Peter Risdon said...

T&E, I'm appalled you're happy to set aside rules you'd insist applied to political opponents when it comes to people whose politics you agree with.

tired and emotional said...

Peter,

I apologise for calling you a shit. You don't come across as one and I shouldn't have said it. You are entitled to do what ever you like with your tape recording, I just find it hard to believe that you've changed your mind on the basis of reading a two line exchange reported in the Independent in 1999.

I'm also struggling to see what it is you want Boris to do here - is it a public humiliation that you are after a la Jacqui Smith's poor husband? Do you want Boris to publicallly repudiate and condemn Guppy, some 18-19 years after your recording?
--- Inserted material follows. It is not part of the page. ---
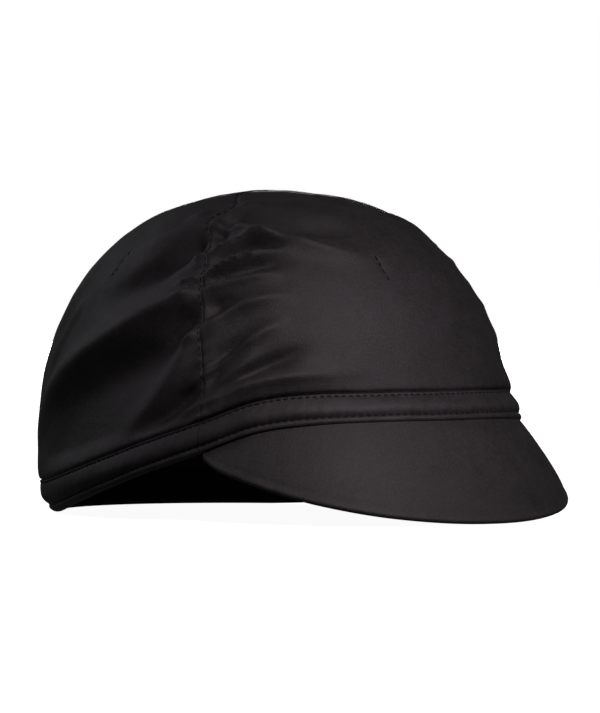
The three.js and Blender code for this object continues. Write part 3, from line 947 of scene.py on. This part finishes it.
sewing = stitch_tree(thread_finish("black sewing thread"))
hem_rows = []
for row in HEM_ROWS:
    hem_rows.append(hem_stitch_row(-SEAM_FOOT, SEAM_FOOT, row, ahead))
    hem_rows.append(hem_stitch_row(SEAM_FOOT, 360 - SEAM_FOOT, row, behind))
crown_rows = [
    seam_stitch_row(back_panel, 0, behind),
    seam_stitch_row(back_panel, -1, behind),
    dart_row(front_panel, FRONT_DART, ahead),
    dart_row(back_panel, BACK_DART, behind),
]
hem_stitches = stitches("cap_hem_stitches", hem_rows, sewing, STITCH_LENGTH)
crown_stitches = stitches("cap_crown_stitches", crown_rows, sewing, CROWN_STITCH_LENGTH)

crown_cloth = black_cloth("black crown cotton", (0.0148, 0.0128, 0.0148), 0.56 * MM, 0.6)
hem_cloth = black_cloth("black hem cotton", (0.0152, 0.0132, 0.0152), 0.56 * MM, 0.65)
peak_cloth = black_cloth("black peak cotton", (0.0156, 0.0136, 0.0153), 0.6 * MM, 0.6)

for piece, cloth, slot, nodes in (
    (crown_front, crown_cloth, "crown_cloth", ["crown_front"]),
    (crown_back, crown_cloth, "crown_cloth", ["crown_back"]),
    (hem_front, hem_cloth, "hem_cloth", ["hem_front"]),
    (hem_back, hem_cloth, "hem_cloth", ["hem_back"]),
    (peak, peak_cloth, "peak_cloth", ["peak"]),
    (hem_stitches, None, "hem_cloth", []),
    (crown_stitches, None, "crown_cloth", []),
):
    if cloth:
        piece.data.materials.append(cloth)
    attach(piece, "root")
    if nodes:
        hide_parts(*nodes)

FLOOR_RADIUS = 7
FLOOR_SIDES = 96
FLOOR_DROP = 0.1 * MM


def pale_floor():
    """A round floor, white to the camera, whose glow throws no light on the cap."""
    mesh = bpy.data.meshes.new("pale_floor")
    turns = [2 * math.pi * side / FLOOR_SIDES for side in range(FLOOR_SIDES)]
    rim = [(FLOOR_RADIUS * math.cos(a), FLOOR_RADIUS * math.sin(a), -FLOOR_DROP) for a in turns]
    mesh.from_pydata(rim, [], [list(range(FLOOR_SIDES))])
    paint, shade = new_material("matt pale floor")
    spot = shade.node("ShaderNodeTexCoord", None, None, "Object")
    grain = shade.node("ShaderNodeTexNoise", None, {"Vector": spot, "Scale": 3.0})
    tone = shade.node("ShaderNodeVectorMath", {"operation": "SCALE"},
                      {0: (0.93, 0.93, 0.935), "Scale": 0.99 + grain * 0.02})
    show(shade, shade.node("ShaderNodeBsdfPrincipled", None, {
        "Base Color": tone, "Roughness": 0.9, "Specular IOR Level": 0.1,
        "Emission Color": (1, 1, 1, 1), "Emission Strength": 0.95,
    }))
    mesh.materials.append(paint)
    floor = bpy.data.objects.new("pale_floor", mesh)
    bpy.context.scene.collection.objects.link(floor)
    floor.visible_diffuse = False
    floor.visible_glossy = False
    return floor


floor = pale_floor()

# The photograph is taken from well to the wearer's right of the front, and from just above level.
CAMERA_AZIMUTH = 40
CAMERA_ELEVATION = 1.5
CAMERA_DISTANCE = 3.0
CAMERA_LENS = 412.8  # millimetres, on a sensor 36 mm wide
CAP_MIDDLE = Vector((0.16, 12.19, 57.5)) * MM
AIM_RIGHTWARD = 8.8 * MM  # how far to the picture's right of the cap's middle the camera points
FOREHEAD = Vector((-20, -60, 30)) * MM

picture_right = Vector((math.cos(math.radians(CAMERA_AZIMUTH)), -math.sin(math.radians(CAMERA_AZIMUTH)), 0))
aim = CAP_MIDDLE + picture_right * AIM_RIGHTWARD


def from_aim(azimuth, elevation, distance):
    """A place at a distance from the aim, by degrees towards the wearer's right and above level."""
    a, e = math.radians(azimuth), math.radians(elevation)
    return aim + Vector((-math.sin(a) * math.cos(e), -math.cos(a) * math.cos(e), math.sin(e))) * distance


def look_at(thing, place, target):
    thing.location = place
    thing.rotation_euler = (target - place).to_track_quat("-Z", "Y").to_euler()
    bpy.context.scene.collection.objects.link(thing)


def new_lamp(name, kind, power, colour, place, target):
    lamp = bpy.data.lights.new(name, kind)
    lamp.energy = power
    lamp.color = colour
    look_at(bpy.data.objects.new(name, lamp), place, target)
    return lamp


def soft_light(name, azimuth, elevation, distance, size, power, colour):
    lamp = new_lamp(name, "AREA", power, colour, from_aim(azimuth, elevation, distance), aim)
    lamp.shape = "DISK"
    lamp.size = size


def pool_light(name, azimuth, elevation, distance, reach, size, power, colour, target):
    """A lamp whose light is full at its target and fades to nothing a reach away from it."""
    lamp = new_lamp(name, "SPOT", power, colour, from_aim(azimuth, elevation, distance), target)
    lamp.spot_size = 2 * math.atan(reach / distance)
    lamp.spot_blend = 1
    lamp.shadow_soft_size = size


pool_light("forehead_key", 31, 46, 2.2, 0.128, 0.06, 165, (1, 0.905, 0.94), FOREHEAD)
soft_light("front_fill", -20, 26, 2.4, 1.2, 14, (1, 0.92, 0.96))
soft_light("side_light", 162, 32, 2.4, 1.2, 7.5, (0.98, 0.94, 1))
soft_light("low_back_light", 220, 4, 2.6, 0.3, 16, (1, 0.94, 0.98))

# The surroundings are white to the camera and give the cap only a little light.
SKY_LIGHT = 0.055
world = bpy.data.worlds.new("white surroundings")
bpy.context.scene.world = world
world.use_nodes = True
world.node_tree.nodes.clear()
sky = Shade(world.node_tree)
seen = sky.node("ShaderNodeLightPath", None, None, "Is Camera Ray")
strength = SKY_LIGHT + seen * (1 - SKY_LIGHT)
white = sky.node("ShaderNodeBackground", None, {"Color": (1, 1, 1, 1), "Strength": strength})
sky.node("ShaderNodeOutputWorld", None, {"Surface": white})

lens = bpy.data.cameras.new("photo_camera")
lens.sensor_width = 36
lens.lens = CAMERA_LENS
lens.clip_end = 50
camera = bpy.data.objects.new("photo_camera", lens)
look_at(camera, from_aim(CAMERA_AZIMUTH, CAMERA_ELEVATION, CAMERA_DISTANCE), aim)
bpy.context.scene.camera = camera
bpy.context.scene.view_settings.view_transform = "Standard"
What is the point of co-operating with Channel 4 on this?

And, while I do broadly support Boris (he's a little left-wing for my taste), I am not sure how I would feel about a genuinely left-wing politician who was in a similiar position.
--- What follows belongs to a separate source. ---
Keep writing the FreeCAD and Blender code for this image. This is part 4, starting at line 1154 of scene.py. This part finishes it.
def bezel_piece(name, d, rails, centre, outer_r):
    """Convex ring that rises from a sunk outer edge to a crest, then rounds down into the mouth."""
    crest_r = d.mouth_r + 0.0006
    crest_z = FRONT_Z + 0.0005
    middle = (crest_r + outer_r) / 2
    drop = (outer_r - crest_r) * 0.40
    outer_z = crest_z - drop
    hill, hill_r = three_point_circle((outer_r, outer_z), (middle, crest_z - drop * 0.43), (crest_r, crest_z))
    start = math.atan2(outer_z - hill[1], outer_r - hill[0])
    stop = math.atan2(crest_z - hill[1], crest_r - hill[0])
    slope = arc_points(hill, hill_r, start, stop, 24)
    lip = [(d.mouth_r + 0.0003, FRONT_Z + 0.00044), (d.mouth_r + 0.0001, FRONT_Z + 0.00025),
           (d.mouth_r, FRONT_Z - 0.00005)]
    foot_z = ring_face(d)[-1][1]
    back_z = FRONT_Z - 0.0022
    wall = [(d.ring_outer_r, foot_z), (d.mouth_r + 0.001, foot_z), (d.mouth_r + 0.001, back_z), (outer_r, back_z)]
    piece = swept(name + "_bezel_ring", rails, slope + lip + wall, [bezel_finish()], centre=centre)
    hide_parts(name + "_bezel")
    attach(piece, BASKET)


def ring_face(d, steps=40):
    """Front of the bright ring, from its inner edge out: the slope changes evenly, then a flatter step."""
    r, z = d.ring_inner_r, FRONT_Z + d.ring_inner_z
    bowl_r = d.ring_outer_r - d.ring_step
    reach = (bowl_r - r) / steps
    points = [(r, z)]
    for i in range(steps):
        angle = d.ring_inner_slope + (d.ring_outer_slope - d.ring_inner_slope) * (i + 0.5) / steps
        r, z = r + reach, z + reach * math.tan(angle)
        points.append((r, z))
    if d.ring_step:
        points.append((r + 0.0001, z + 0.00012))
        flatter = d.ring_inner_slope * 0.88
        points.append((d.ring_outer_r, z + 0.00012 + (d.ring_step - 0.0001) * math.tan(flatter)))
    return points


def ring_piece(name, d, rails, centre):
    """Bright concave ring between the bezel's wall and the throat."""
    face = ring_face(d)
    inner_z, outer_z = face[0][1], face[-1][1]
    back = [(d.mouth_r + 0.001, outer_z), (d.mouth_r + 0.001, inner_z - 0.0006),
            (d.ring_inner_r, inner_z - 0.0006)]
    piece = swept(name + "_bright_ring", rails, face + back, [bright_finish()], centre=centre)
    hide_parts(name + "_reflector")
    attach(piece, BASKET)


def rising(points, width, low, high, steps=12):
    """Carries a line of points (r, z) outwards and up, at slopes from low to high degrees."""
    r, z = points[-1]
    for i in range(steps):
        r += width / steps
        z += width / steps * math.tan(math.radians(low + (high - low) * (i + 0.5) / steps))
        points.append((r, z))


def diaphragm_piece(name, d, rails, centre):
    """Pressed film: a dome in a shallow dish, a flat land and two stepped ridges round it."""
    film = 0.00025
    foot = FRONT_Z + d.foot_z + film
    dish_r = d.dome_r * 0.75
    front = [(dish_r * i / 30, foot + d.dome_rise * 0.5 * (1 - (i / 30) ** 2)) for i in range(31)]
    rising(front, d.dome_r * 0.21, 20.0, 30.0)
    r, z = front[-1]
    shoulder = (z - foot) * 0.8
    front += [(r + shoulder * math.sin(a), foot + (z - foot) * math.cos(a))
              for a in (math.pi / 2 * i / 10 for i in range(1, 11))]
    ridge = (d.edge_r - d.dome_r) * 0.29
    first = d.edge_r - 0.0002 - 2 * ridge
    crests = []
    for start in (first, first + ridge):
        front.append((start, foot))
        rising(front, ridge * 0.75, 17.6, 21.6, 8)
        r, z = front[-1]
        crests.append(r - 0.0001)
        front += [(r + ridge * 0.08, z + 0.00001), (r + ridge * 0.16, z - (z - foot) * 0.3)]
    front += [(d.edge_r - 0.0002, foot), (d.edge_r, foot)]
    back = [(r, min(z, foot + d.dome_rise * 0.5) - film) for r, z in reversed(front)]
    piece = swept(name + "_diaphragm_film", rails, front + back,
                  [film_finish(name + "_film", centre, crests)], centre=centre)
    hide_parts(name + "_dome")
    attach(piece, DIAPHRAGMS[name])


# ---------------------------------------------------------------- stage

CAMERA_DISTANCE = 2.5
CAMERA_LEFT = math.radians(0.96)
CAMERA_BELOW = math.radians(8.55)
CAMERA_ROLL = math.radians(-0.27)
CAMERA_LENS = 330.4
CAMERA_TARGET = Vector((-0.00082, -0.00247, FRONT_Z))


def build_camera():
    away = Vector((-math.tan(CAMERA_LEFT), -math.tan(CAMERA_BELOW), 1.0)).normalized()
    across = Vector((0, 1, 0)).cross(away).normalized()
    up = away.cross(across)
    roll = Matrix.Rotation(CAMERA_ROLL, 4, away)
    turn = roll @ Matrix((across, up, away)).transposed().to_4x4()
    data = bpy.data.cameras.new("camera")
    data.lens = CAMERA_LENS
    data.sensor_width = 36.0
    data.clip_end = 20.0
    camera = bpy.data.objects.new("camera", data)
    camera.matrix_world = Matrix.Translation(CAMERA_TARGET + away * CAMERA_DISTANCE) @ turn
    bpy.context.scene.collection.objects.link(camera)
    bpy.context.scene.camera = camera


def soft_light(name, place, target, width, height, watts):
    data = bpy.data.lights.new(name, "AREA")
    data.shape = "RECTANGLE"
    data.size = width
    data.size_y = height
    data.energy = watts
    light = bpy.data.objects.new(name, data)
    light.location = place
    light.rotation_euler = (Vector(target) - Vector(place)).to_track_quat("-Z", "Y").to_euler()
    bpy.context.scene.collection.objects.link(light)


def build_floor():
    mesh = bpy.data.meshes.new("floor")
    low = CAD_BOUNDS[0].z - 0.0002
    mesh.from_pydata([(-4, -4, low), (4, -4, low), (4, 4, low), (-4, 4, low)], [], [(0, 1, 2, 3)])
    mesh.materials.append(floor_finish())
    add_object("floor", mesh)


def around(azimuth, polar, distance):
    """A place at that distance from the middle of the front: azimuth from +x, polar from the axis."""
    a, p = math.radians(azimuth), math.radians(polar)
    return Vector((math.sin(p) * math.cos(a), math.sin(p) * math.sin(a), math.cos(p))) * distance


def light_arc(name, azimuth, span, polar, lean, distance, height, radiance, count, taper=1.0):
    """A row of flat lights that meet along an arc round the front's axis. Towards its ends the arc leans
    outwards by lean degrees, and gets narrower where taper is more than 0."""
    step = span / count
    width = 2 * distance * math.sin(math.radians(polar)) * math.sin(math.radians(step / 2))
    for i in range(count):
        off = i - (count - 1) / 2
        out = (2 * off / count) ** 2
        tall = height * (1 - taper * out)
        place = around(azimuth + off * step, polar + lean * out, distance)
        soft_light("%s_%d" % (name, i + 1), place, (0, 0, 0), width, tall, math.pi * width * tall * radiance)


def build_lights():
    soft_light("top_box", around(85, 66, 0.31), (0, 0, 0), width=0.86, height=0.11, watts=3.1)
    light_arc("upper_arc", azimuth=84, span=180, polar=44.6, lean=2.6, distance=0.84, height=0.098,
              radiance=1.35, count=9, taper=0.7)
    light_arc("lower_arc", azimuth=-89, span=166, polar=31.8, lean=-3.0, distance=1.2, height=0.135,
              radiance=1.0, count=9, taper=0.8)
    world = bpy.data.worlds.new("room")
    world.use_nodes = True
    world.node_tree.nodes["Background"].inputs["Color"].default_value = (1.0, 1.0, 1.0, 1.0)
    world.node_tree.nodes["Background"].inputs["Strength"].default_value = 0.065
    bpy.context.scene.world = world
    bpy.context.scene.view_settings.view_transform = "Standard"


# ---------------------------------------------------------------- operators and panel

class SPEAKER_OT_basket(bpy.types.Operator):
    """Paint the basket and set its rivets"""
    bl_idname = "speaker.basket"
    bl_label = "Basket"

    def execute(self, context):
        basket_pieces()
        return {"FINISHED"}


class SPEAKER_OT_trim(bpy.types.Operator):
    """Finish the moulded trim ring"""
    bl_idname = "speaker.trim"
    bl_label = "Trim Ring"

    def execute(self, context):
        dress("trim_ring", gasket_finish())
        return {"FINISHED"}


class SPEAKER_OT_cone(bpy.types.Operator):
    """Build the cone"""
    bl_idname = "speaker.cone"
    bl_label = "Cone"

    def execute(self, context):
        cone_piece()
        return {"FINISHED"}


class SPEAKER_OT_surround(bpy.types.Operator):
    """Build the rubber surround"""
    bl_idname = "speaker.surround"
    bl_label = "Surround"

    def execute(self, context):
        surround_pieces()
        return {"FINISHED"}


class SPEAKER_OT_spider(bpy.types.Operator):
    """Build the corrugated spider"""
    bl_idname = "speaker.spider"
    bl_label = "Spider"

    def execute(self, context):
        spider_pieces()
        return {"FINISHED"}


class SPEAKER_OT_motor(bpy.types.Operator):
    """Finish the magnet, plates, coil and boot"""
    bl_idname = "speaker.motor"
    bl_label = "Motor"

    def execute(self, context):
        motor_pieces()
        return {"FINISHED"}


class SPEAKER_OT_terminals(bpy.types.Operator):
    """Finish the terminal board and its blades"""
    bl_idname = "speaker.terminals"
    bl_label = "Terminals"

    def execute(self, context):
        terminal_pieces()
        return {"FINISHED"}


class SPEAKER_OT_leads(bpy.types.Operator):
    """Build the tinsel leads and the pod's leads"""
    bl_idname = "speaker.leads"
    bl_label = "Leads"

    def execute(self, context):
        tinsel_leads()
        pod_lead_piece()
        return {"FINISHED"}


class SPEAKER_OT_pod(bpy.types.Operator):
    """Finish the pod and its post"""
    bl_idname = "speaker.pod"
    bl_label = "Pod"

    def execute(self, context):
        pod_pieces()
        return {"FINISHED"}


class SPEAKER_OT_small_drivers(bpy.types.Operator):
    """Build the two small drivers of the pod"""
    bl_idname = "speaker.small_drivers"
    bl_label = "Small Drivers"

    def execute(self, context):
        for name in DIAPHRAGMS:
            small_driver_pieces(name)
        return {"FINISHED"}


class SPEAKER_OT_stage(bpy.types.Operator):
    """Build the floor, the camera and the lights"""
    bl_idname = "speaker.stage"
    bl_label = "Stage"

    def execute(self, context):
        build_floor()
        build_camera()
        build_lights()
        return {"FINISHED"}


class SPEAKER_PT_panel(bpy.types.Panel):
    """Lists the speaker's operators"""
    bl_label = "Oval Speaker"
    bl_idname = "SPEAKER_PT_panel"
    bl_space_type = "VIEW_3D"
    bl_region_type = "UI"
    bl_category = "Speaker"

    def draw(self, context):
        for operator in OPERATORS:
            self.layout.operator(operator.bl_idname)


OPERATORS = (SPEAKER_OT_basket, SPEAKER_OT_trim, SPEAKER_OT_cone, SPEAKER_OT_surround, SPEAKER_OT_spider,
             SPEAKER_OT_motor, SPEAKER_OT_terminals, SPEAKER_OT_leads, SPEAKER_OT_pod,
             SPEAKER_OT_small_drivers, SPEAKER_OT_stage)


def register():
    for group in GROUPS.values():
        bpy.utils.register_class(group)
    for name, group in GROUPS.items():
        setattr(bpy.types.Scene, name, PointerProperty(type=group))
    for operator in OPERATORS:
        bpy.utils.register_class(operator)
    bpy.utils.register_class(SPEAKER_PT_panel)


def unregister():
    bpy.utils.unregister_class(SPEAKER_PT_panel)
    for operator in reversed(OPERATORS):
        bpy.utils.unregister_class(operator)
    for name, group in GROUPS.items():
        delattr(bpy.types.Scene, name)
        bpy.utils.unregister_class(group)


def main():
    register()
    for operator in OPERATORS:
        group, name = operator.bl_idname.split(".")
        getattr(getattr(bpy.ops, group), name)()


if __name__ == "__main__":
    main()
One of the elements I like least about politics - and the media - is the tendency to smear and destroy people when they themselves cannot be shown to have acted illegally or improperly in relation to the events that have occasioned comment.
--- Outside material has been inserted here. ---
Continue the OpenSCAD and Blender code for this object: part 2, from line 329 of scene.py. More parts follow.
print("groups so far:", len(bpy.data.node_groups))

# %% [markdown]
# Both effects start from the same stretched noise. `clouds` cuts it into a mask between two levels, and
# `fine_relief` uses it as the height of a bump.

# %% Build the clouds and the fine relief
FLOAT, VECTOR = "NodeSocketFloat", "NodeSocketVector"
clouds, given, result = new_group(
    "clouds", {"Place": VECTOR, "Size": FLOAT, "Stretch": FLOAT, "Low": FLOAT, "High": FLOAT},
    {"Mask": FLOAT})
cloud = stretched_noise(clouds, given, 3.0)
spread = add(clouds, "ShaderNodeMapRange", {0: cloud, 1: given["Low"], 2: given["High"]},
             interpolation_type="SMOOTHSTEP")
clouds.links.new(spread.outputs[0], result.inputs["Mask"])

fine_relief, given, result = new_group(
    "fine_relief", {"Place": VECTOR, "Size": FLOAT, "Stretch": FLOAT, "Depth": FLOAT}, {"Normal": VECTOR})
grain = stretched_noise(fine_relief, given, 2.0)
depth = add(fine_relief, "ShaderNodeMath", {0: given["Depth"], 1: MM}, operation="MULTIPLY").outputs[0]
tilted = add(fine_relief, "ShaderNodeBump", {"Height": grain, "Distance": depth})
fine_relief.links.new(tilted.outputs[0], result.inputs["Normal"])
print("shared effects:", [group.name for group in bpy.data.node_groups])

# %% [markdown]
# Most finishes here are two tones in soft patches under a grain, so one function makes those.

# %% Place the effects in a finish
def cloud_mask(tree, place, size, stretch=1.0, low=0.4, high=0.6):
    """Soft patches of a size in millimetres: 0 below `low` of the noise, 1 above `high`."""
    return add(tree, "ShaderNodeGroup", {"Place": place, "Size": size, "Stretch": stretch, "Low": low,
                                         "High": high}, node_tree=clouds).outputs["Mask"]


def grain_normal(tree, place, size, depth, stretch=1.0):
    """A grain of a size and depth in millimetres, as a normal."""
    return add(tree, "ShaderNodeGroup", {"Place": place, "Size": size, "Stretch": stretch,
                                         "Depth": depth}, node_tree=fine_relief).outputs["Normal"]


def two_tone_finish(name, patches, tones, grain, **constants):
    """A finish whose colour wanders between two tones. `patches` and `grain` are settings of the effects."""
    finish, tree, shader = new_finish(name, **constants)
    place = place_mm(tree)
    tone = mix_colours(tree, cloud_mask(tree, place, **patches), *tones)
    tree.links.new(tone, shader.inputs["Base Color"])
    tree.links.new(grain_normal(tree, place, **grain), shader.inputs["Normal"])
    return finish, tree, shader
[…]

That should apply across the board regardless of political views (though I won't claim to live up to this aspiration 100%).

Regards

T&E

Peter Risdon said...

T&E, that's OK. I expect to take some flak for this.

I don't care at all about the incident 20 years ago. It was irrelevant then and it's irrelevant now. Boris didn't help. End of story.

What I am concerned about is now. Does Johnson maintain a relationship with an unrepentant criminal whose modus operandi included the deliberate and calculated leveraging of the power, influence and connections of his contacts? The Mayor of London is a powerful contact for such a man.

I broadly like Boris too, and an earlier post of mine, while entirely true in every respect, was timed to help his election campaign and, I think, had that effect. And thank goodness he got rid of the appalling Livingstone.

This was a very hard decision to make. I actually canvassed opinion from others in the political blogosphere, who will remain nameless because the decision was mine.

But I concluded this is too important. As it happens, and as I had feared might be the case, I think Dispatches dropped the ball and didn't follow up this point with the vigour it deserves.

tired and emotional said...

I don't know where we should draw the line between the public and the private. Should there even be a line? Is everything up for grabs - and saleable for public consumption and titillation - just because someone asks about something? Is there any rumour or suggestion that Guppy has gained favours from the Mayor of London? Or does the mere fact of the possibility, despite Boris' prior refusal to so help at a time when he had much less to lose, force Boris to perform a mea culpa in the 'court of public opinion'?

Peter Risdon said...

Well, if Guppy has gained favours then Johnson would have to resign. I don't think that's the case and as I said in the main post, Johnson's resignation is not something I'd like to see.

I think huge areas of a politician's life should remain private, unless they happen to be seeking to impose laws on the rest of us that they contradict with their private behaviour.

This issue, though, cannot fall into the private. You can't condone and excuse law breaking - even in old school friends - and at the same time have political power over a part of the legal process.

I think Johnson has a public duty to make it clear he agrees with this.

tired and emotional said...

I don't buy the argument that Boris he has condoned or excused Guppy's behaviour. I am not really sure this is in the public interest, really, as we are unlikely to be treated to anything more than the repetition of rumour.

ad said...

There was a time when someone in Boris's social circle would be expected to cut dead "one whose friend had misappropriated cash".